[To do]:
Among the entries that follow, the required portion opens with the line containing "hide_parts(*replaced)" and closes with the line containing "CREASE = 28". Give that portion again exactly, and nothing else.

[Given data]:
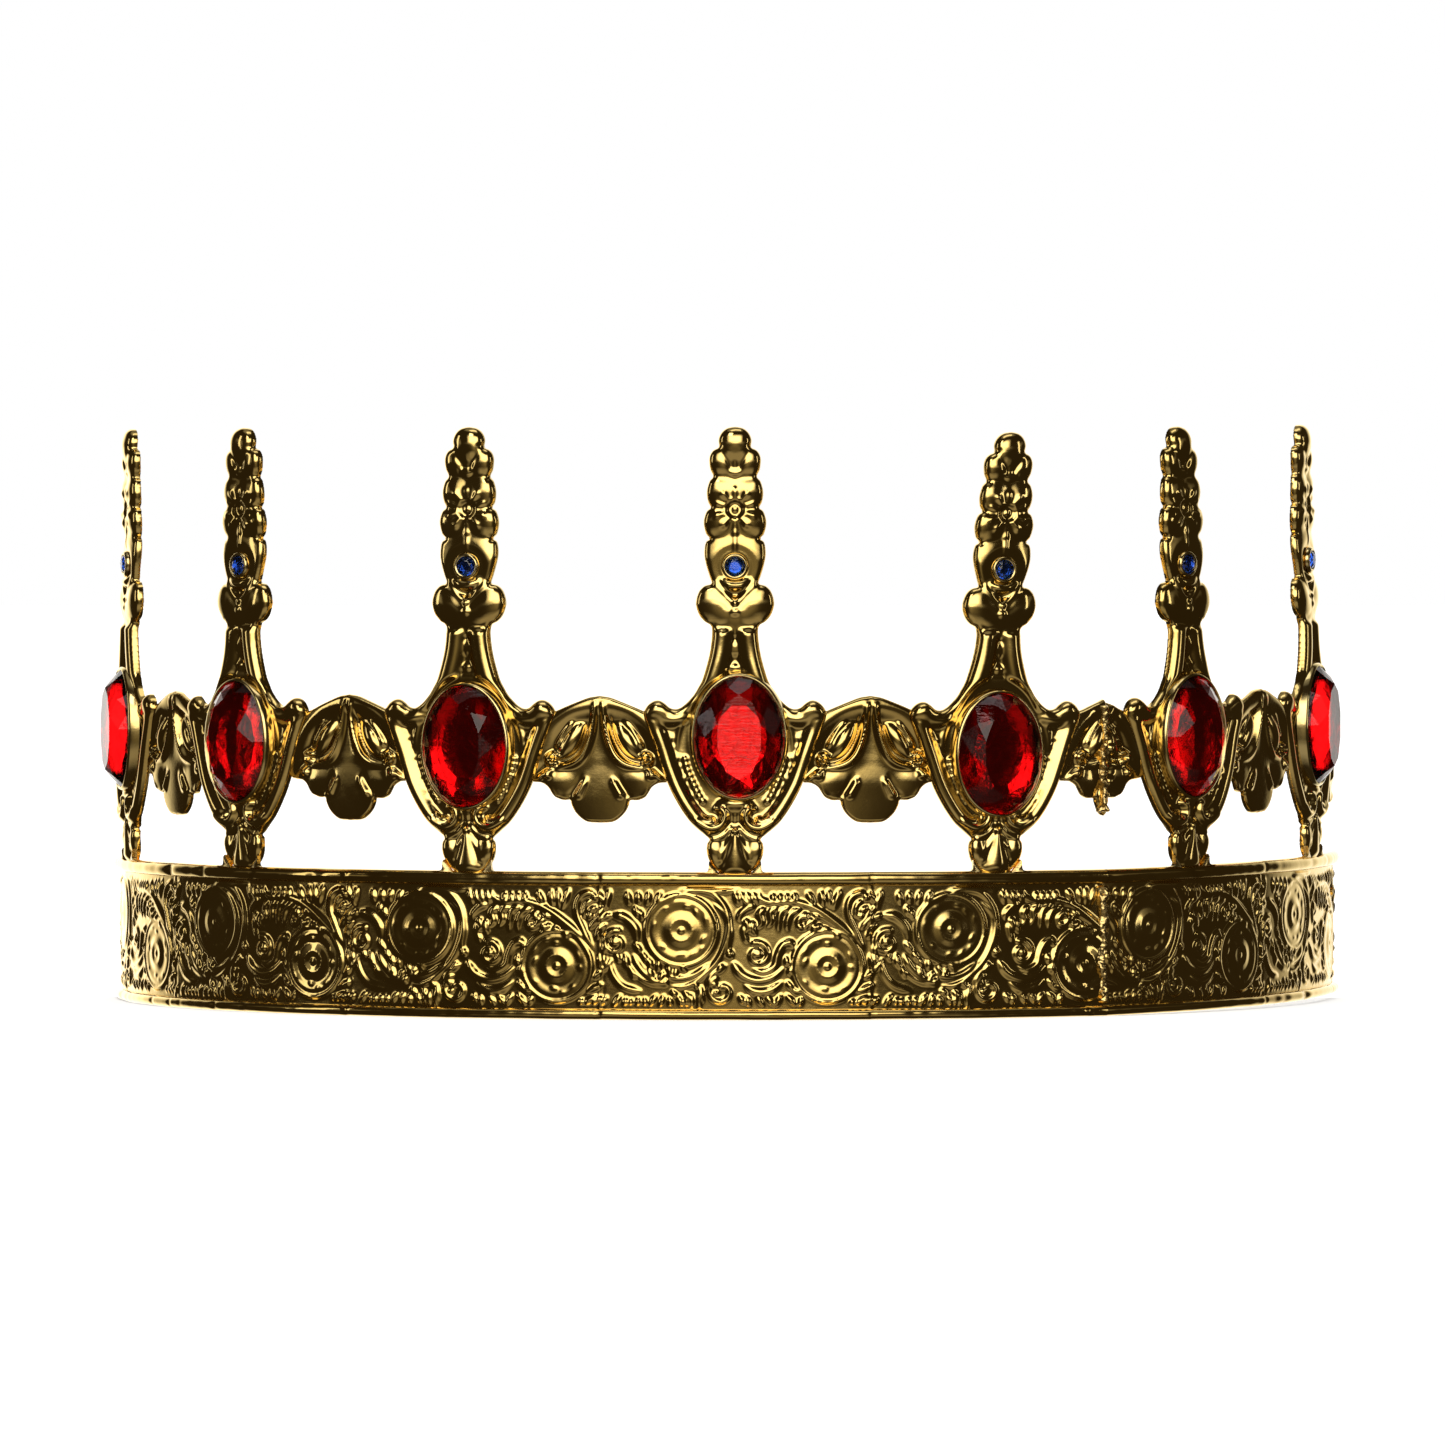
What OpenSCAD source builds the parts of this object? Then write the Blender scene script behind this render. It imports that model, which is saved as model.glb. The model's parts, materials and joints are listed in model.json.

* * *

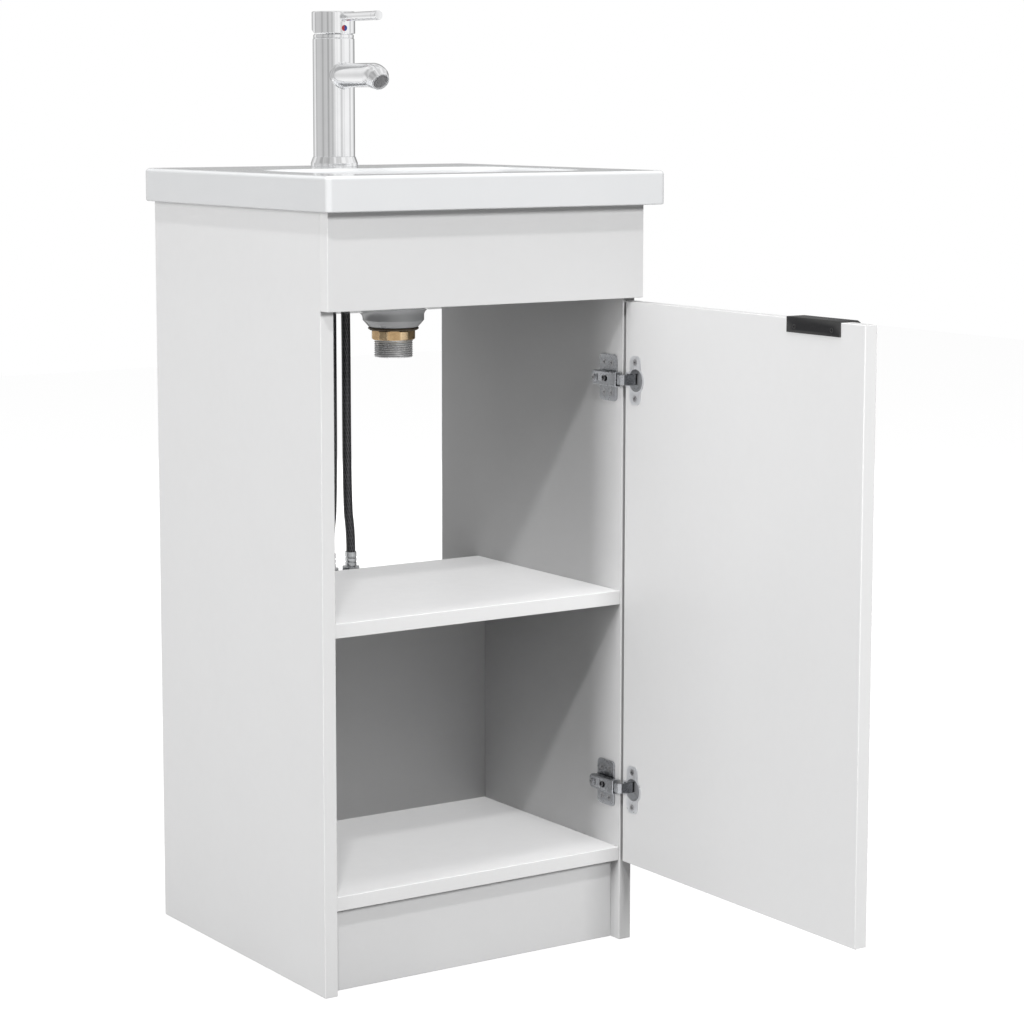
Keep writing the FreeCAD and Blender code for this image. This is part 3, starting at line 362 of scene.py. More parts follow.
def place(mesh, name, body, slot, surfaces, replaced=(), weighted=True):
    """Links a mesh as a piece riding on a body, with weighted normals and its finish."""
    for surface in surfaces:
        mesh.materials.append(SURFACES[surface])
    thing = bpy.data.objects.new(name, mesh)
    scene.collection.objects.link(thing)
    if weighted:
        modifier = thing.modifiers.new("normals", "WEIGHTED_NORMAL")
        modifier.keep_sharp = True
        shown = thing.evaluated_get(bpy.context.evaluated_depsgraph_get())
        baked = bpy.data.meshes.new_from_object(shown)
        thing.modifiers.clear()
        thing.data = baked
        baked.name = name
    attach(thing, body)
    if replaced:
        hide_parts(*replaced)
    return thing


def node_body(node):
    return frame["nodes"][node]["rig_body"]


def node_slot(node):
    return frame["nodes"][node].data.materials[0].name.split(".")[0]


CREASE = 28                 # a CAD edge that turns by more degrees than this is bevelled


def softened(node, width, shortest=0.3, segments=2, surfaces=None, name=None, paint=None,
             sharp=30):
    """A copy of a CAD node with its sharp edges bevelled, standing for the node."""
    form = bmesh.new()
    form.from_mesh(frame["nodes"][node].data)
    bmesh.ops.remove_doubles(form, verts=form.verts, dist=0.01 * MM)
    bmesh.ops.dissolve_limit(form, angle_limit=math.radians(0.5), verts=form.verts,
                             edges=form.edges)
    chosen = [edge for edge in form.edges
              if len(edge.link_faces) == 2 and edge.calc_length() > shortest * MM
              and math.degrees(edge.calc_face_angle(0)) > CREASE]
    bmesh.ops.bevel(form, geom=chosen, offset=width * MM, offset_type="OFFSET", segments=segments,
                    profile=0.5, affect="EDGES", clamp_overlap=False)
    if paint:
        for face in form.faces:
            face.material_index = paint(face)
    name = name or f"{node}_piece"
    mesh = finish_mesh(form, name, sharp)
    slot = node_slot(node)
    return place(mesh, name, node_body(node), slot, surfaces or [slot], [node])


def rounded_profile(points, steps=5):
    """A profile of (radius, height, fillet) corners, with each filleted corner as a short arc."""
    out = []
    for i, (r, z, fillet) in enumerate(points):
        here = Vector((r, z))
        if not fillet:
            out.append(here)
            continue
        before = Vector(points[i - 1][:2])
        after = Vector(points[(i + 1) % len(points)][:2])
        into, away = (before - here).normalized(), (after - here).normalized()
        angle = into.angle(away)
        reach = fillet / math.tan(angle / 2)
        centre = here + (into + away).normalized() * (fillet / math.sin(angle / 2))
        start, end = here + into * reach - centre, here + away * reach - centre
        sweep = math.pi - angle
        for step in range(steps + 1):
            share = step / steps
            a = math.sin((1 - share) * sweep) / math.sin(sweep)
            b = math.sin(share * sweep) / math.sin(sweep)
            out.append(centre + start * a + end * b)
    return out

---

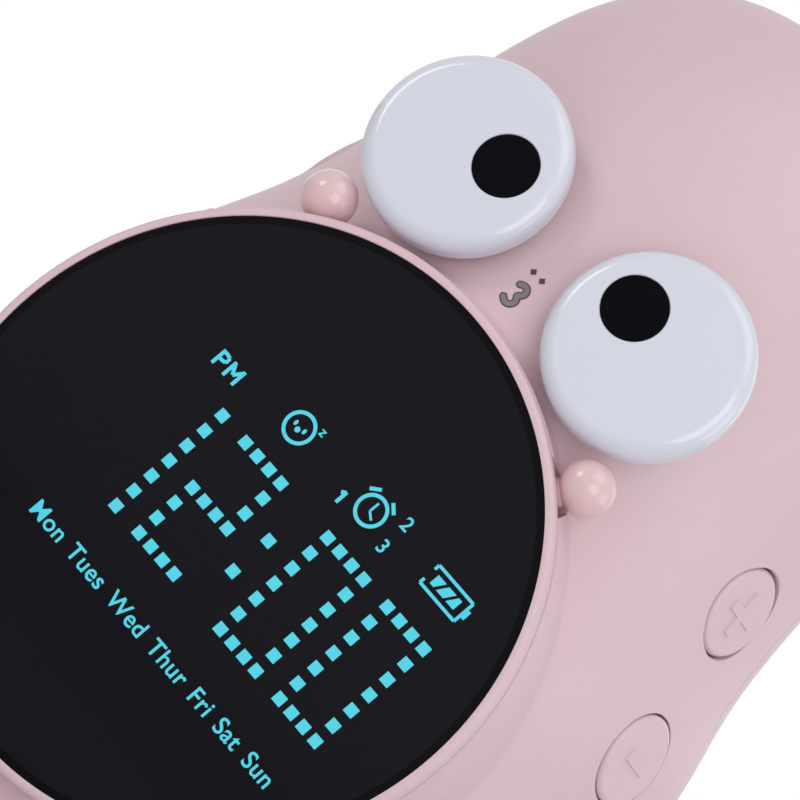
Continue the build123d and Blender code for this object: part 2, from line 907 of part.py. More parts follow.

[Expected answer]:
        hide_parts(*replaced)
    return thing


def node_body(node):
    return frame["nodes"][node]["rig_body"]


def node_slot(node):
    return frame["nodes"][node].data.materials[0].name.split(".")[0]


CREASE = 28                 # a CAD edge that turns by more degrees than this is bevelled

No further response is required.